Até que, no meio da explicação, minha cabeça fez um barulho de rachadura, como se algo tivesse trincado por dentro. A lógica simplesmente desapareceu. A conta sumiu. Meu cérebro ficou tão branco que dava para projetar um filme nele. Fiquei parada, olhando para o quadro, enquanto a porcentagem me encarava de volta com um certo deboche. E, pela primeira vez em quase três décadas, quem estava com cara de interrogação era eu.

Enquanto eu tentava desesperadamente puxar da memória qualquer traço de raciocínio, surge a aluna brilhante, aquela que sempre quer aparecer, sempre sabe de tudo, sempre está pronta para brilhar. Pegou a caneta, fez a conta na lousa e explicou tudo para a turma com elegância. Eu, imóvel, observava a cena como quem olha para uma obra de arte abstrata: admirando.

A aula seguiu, a vida seguiu, mas eu não. Por dentro, ficou um eco incômodo: o que está acontecendo comigo?

Voltei para casa com a sensação de ter presenciado minha própria falha de sistema. Poderia dizer que comecei a imaginar diagnósticos, causas ocultas, possibilidades sombrias. Mas a verdade é bem menos dramática e muito mais cruel: meu cérebro simplesmente cansou. Parou de pensar. Nem teve energia para se preocupar com o que tinha acontecido. A verdade é que o cérebro também tem limite, mesmo quando a gente insiste em tratá-lo como se fosse planilha de Excel com memória infinita. Situações de apagão mental são comuns quando há estresse constante, excesso de demandas e aquele combo clássico de quem leciona: pouco sono, muita cobrança e zero pausa real. Meu sistema interno entrou no modo de emergência que os computadores usam quando esquentam demais, com funções indisponíveis até segunda ordem.

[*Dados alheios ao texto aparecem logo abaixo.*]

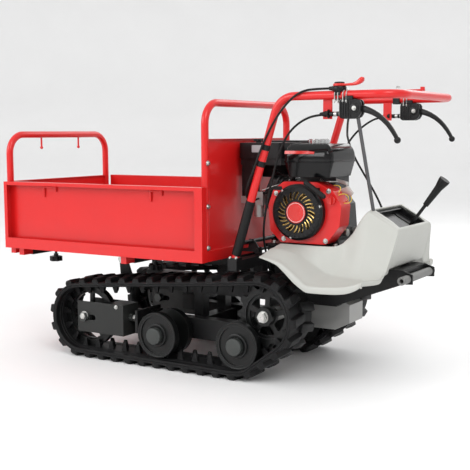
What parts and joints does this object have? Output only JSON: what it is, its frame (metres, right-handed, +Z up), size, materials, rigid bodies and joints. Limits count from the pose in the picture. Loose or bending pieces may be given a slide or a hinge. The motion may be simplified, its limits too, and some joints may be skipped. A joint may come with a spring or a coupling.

No dia seguinte, veio o pensamento fatal: eu não sou um robô. Mas, se fosse, tudo seria tão simples. Chamava o técnico, abria a tampa, trocava a peça. Talvez atualizasse o sistema, apertasse reset e pronto: Fernanda 2.0, sem bugs, sem travamentos, com bateria cheia.

Só que nem robô funciona desse jeito. Até máquina precisa desligar para não queimar. Até máquina trava. Até máquina depende de manutenção preventiva, atualização e descanso. Agora imagina o absurdo: um professor humano, de carne, osso e sentimentos, tentando operar o ano letivo inteiro sem pausa, sem manutenção emocional, sem recarga. Nem o melhor processador inventado aguentaria corrigir provas, planejar aula, lidar com trinta humores por dia e ainda sorrir enquanto explica porcentagem.

No fundo, a cena toda foi tragicômica. Por fora, dá até para rir: a professora experiente, congelada na lousa, salva pela aluna brilhante. Por dentro, a sensação era de pânico. “Será que isso é o começo do fim?”

Mas a conclusão mais honesta é simples: não, eu não sou um robô e ainda bem. Justamente porque sou humana, eu canso, falho, travo, sinto medo… e também rio de mim mesma, me reinvento, peço ajuda, deixo a aluna brilhante brilhar e, de quebra, transformo esse bug em crônica. Se até robô precisa de manutenção, eu mereço, no mínimo, descanso, cuidado, colo, consulta técnica com direito a bolo e chá, terapia e um feriado interno.

A conta de porcentagem não foi o problema. Foi o sintoma. Uma placa luminosa piscando: sua bateria está fraca, conecte o carregador. E carregador, no meu caso, não é tomada, é descanso real, limites, autocuidado e a coragem de admitir, com humor e um pouquinho de desespero, que meu corpo não é máquina… e que é exatamente isso que me torna profundamente humana.